If your app uses PostgreSQL, Redis, or other services, CI starts them as service containers:

  • PostgreSQL for database testing
  • Redis for cache/Celery testing

6. Run Django Checks

Validate project configuration:

python manage.py check

Ensure migrations are committed:

python manage.py makemigrations --check --dry-run

This catches the common mistake of forgetting to commit migration files.

7. Run Linting & Formatting

Common tools:

  • ruff - Fast Python linter
  • black - Code formatting (black --check)
  • isort - Import sorting (isort --check-only)
  • flake8 - Legacy linting

8. Run Tests

Using Django's built-in test runner:

python manage.py test

Or with pytest:

pytest --ds=project.settings

9. Code Coverage (Optional)

Measure how much of your code is tested:

coverage run -m pytest
coverage report

10. Security Scans (Optional)

Common security tools:

  • bandit - Static security analysis
  • pip-audit - Dependency vulnerability scanning
  • safety - Package security checks

Real-World CI Flow for Django

A senior-level Django CI typically validates:

  1. Code style compliance
  2. Import/order issues
  3. Migrations are committed
  4. Django configuration is valid
  5. Unit tests pass
  6. Integration tests pass
  7. Security scan passes

Example GitHub Actions CI for Django

Here's a complete, production-ready GitHub Actions workflow:

name: Django CI

on:
  push:
    branches: [main, develop]
  pull_request:

jobs:
  test:
    runs-on: ubuntu-latest

    services:
      postgres:
        image: postgres:15
        env:
          POSTGRES_DB: test_db
          POSTGRES_USER: postgres
          POSTGRES_PASSWORD: postgres
        ports:
          - 5432:5432
        options: >-
          --health-cmd="pg_isready -U postgres -d test_db"
          --health-interval=10s
          --health-timeout=5s
          --health-retries=5

    env:
      SECRET_KEY: test-secret-key
      DEBUG: "False"
      DB_NAME: test_db
      DB_USER: postgres
      DB_PASSWORD: postgres
      DB_HOST: 127.0.0.1
      DB_PORT: 5432

    steps:
      - name: Checkout code
        uses: actions/checkout@v4

      - name: Setup Python
        uses: actions/setup-python@v5
        with:
          python-version: "3.12"

      - name: Install dependencies
        run: |
          python -m pip install --upgrade pip
          pip install -r requirements.txt

      - name: Run lint
        run: |
          pip install ruff
          ruff check .

      - name: Check migrations
        run: |
          python manage.py makemigrations --check --dry-run

      - name: Run Django checks
        run: |
          python manage.py check

      - name: Run tests
        run: |
          python manage.py test

Recommended Pipeline Order

I recommend structuring your CI steps in this order:

  1. Lint - Fail fast on code style issues
  2. Migration check - Ensure no missing migrations
  3. Django check - Validate configuration
  4. Tests - Run unit and integration tests
  5. Coverage - Report test coverage
  6. Security scan - Check for vulnerabilities

This order ensures bad code fails as early as possible, saving CI time and resources.

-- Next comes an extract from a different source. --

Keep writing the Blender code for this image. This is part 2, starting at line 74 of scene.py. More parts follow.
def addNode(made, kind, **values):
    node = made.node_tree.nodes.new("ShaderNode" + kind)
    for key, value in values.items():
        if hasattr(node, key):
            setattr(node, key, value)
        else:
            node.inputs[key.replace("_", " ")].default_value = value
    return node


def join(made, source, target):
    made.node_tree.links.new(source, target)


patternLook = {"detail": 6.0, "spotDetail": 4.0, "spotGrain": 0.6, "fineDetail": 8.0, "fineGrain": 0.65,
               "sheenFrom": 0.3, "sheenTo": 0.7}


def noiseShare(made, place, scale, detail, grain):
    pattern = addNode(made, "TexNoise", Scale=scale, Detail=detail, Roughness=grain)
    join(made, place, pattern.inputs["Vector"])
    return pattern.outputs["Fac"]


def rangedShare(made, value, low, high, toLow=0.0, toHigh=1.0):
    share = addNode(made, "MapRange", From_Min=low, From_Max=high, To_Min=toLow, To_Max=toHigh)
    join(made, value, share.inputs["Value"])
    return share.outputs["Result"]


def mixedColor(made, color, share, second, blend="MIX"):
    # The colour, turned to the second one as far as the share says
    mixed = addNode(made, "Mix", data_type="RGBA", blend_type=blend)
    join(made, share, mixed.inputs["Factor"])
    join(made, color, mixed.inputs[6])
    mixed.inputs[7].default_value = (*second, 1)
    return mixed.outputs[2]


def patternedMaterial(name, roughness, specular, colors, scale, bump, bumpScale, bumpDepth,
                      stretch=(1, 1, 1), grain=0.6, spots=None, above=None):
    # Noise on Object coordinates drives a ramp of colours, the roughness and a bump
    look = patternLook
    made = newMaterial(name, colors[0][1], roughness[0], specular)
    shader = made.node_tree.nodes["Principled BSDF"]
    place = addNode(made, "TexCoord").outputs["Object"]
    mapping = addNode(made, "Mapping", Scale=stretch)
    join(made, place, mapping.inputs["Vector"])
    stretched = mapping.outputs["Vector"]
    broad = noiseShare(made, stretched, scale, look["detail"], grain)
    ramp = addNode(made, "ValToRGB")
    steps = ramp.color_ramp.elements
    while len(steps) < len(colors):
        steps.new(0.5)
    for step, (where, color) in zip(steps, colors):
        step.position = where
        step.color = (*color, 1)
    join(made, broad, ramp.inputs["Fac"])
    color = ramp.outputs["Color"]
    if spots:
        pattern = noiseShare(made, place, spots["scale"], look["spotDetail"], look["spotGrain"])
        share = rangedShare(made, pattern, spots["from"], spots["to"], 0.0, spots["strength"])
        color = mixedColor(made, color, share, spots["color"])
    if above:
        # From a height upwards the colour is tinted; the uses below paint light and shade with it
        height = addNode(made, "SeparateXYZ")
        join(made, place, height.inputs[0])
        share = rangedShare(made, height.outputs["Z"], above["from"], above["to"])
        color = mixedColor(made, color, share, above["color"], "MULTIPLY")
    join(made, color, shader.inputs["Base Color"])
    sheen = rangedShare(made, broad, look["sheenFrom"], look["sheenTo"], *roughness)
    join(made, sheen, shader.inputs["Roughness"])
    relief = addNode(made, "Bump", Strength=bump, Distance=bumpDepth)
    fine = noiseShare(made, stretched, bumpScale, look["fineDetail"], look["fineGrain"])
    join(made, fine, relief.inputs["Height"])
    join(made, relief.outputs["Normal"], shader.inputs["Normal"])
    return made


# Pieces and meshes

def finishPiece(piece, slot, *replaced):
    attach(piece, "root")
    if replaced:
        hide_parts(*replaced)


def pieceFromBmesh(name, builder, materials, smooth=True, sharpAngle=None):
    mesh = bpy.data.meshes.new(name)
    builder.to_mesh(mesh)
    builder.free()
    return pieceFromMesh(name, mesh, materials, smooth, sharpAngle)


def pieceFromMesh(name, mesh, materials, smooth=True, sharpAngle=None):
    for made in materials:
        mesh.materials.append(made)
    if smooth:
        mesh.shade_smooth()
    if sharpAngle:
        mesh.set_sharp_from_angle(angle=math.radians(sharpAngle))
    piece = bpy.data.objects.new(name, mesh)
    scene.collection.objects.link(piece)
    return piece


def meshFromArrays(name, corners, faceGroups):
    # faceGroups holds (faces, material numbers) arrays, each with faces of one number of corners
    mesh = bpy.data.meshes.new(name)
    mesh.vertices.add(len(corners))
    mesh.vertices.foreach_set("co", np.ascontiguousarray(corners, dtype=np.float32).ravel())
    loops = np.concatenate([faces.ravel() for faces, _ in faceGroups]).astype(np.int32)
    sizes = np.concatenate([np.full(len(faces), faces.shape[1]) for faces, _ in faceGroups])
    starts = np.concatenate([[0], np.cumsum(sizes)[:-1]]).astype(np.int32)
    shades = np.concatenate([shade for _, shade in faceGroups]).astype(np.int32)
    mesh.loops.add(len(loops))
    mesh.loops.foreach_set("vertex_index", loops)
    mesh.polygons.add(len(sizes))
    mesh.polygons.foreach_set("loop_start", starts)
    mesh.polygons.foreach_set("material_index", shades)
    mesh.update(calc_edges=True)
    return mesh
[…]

Best Practices for Django CI

A proper Django CI should also:

  • Use separate settings for CI/testing (e.g., settings.ci.py)
  • Never use production secrets in CI
  • Use an ephemeral test database that's recreated each run
  • Cache pip dependencies for faster builds
  • Fail if migrations are missing (the --check --dry-run flag)
  • Run on both push and pull_request events
  • Keep CI fast, ideally under a few minutes

CI vs CD

Understanding the distinction:

  • CI (Continuous Integration) = Verify code automatically through tests and checks
  • CD (Continuous Deployment) = Deploy automatically after CI passes

For Django projects:

  • CI checks code quality and functionality
  • CD may deploy to staging or production environments

Production-Grade Extras

In more mature pipelines, you may also add:

  • Matrix testing for multiple Python versions (3.10, 3.11, 3.12)
  • Docker image build validation
  • collectstatic dry-run to catch static file issues
  • Celery worker tests for async task validation
  • API schema validation to ensure contract compliance
  • Container vulnerability scanning for deployed images

Simple Summary

A Django CI pipeline normally follows this flow:

Install app → Start test DB → Run lint → Check migrations → Run Django checks → Run tests

With this foundation, you can progressively add coverage reporting, security scans, multi-version testing, and deployment automation as your project matures.